4. En conclusion, les Rapporteurs ont déclaré que :

a) la nécessité de rapprocher les citoyens de l’administration et de réduire le nombre de fonctionnaires publics - arguments évoqués par les autorités centrales moldaves pour justifier l’opportunité de la réforme - ne doit pas aller à l’encontre des principes démocratiques et des standards européens en la matière ;

b) ce n’est pas parce que les lois existantes en la matière ont des défauts, qu’il faut faire tabula rasa du système en vigueur, d’autant plus que ce système a été mis en place non sans difficulté et avec le soutien politique et financier de toute la communauté internationale active en Moldova ;

c) il est inadmissible qu’une réforme d’une telle ampleur soit décidée sans une véritable consultation, ouverte et officielle des acteurs concernés et mise en œuvre par des élections anticipées.

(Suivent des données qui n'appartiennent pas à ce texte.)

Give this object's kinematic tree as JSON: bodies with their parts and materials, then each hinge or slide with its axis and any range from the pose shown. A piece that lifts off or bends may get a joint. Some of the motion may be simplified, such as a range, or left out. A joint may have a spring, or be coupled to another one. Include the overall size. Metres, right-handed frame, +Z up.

5. Suite à leur mission, n'ayant pas reçu de nouvelles sur le projet de réforme territoriale en question et inquiétés par des décisions parlementaires allant, apparemment, dans la direction opposée aux principes et recommandations susmentionnées, les Rapporteurs ont décidé de porter cette situation à l’attention du Bureau du Congrès afin que des mesures soient décidées de toute urgence.

6. Dans cette perspective, les Rapporteurs tiennent à informer le Bureau que dans le cadre de la préparation du deuxième rapport de monitoring sur la situation de la démocratie locale et régionale en Moldova (qui sera présenté au Congrès lors de sa prochaine Session Plénière de juin 2002), ils ont d’ores et déjà envisagé d’organiser leur prochaine visite officielle dans le pays au cours du mois de janvier prochain.

1 Voir document CG/Inst (8) 7

2 La création de ces régions a été fortement souhaitée par le Congrès dans le cadre de sa Recommandation 84 (2000), ainsi que, plus en général, par la communauté internationale active à Chisinau.

3 A ce sujet, M. Iovv, Président de la Commission parlementaire auteur du projet de réforme en question a expressément mentionné la nécessité de rétablir une hiérarchie verticale au sein de l’administration publique de son pays.